In the area of the former county of Cleveland there have been a few field records claimed though most of these are of one or two brief encounters in areas that have otherwise only turned up Common Pipistrelles, so they should perhaps be viewed with caution. The species is present in south Cleveland with field records around Nunthorpe and field and roost records at Kirkleatham. It may be more widespread but to put this into context, the author has carried out numerous bat surveys in Cleveland over more than a decade and has never encountered the species there. The paucity of Cleveland records may be due to avoidance of the large urban conurbation that forms the heart of the former county. It is worth noting that there are no records for the large urban conurbations of Sunderland and Tyneside; likewise Northumberland Bat Group has no records for central Newcastle.
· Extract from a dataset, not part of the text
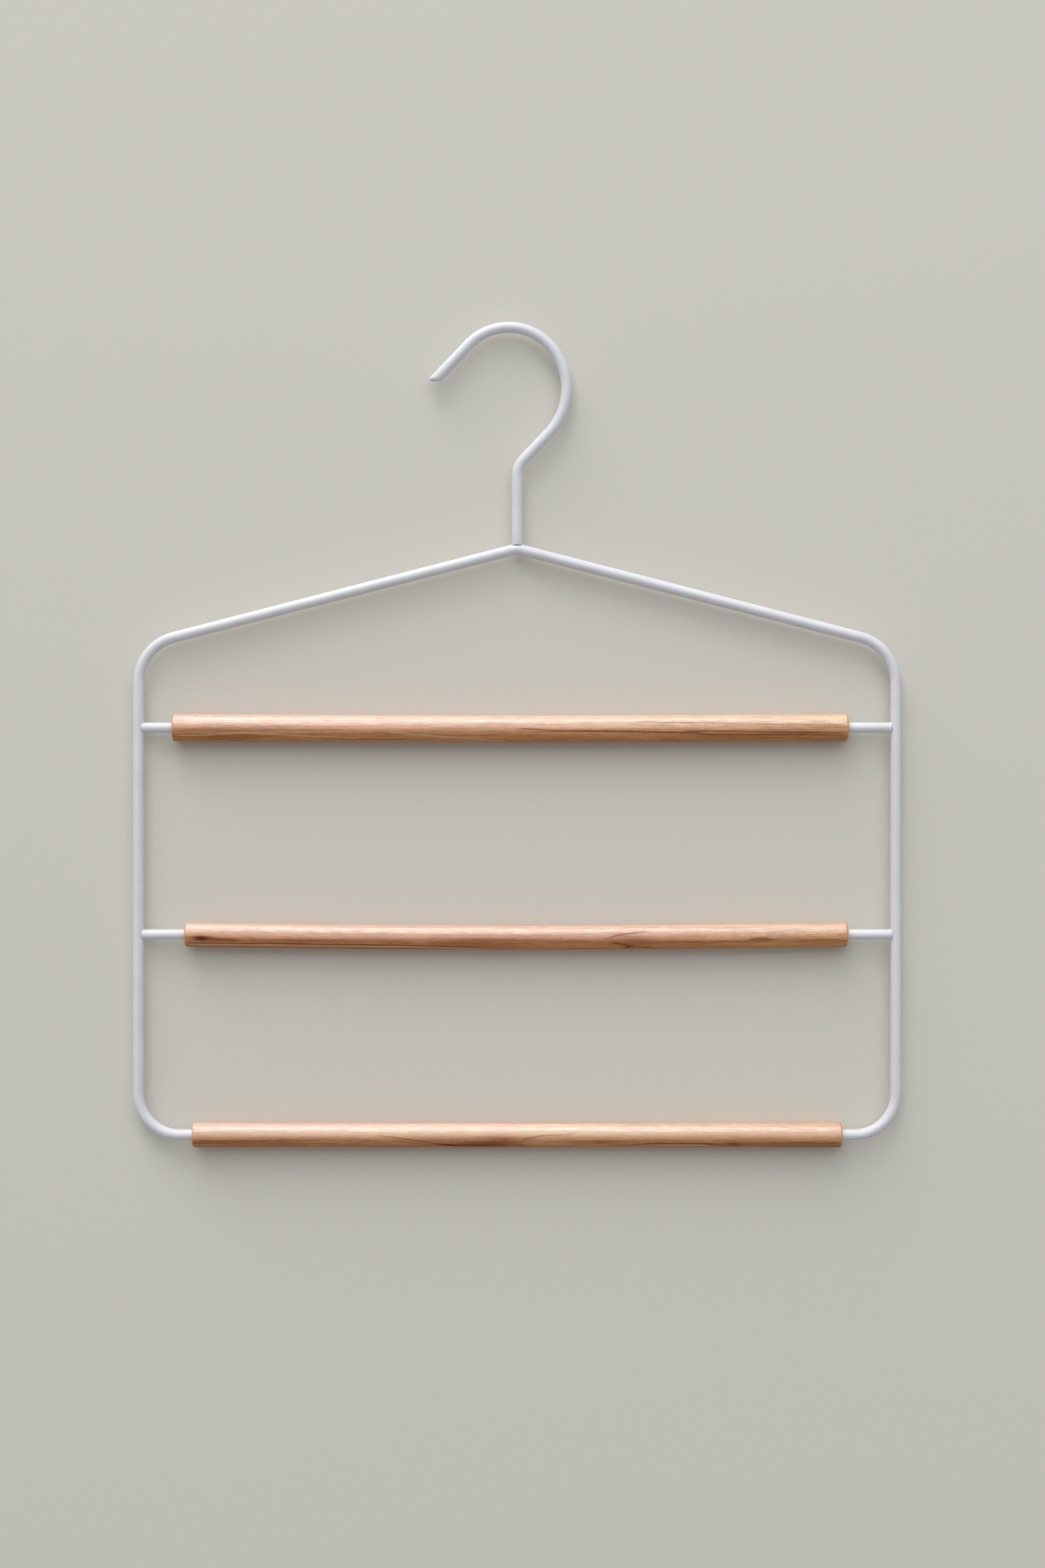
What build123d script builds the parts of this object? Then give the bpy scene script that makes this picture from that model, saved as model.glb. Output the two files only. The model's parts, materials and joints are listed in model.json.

On the other hand the species’ affinity with water is perhaps underlined by what is surely the most unusual North East bat record, which was of foraging Soprano Pipistrelles (as well as an unidentified Myotis species) recorded over Coquet Island by Claire Snowball in 2011. Coquet Island is a mere 400 metres x 200 metres in area. It has no fresh water but it is surrounded by the North Sea, which separates it from the coast of Northumberland about one km away.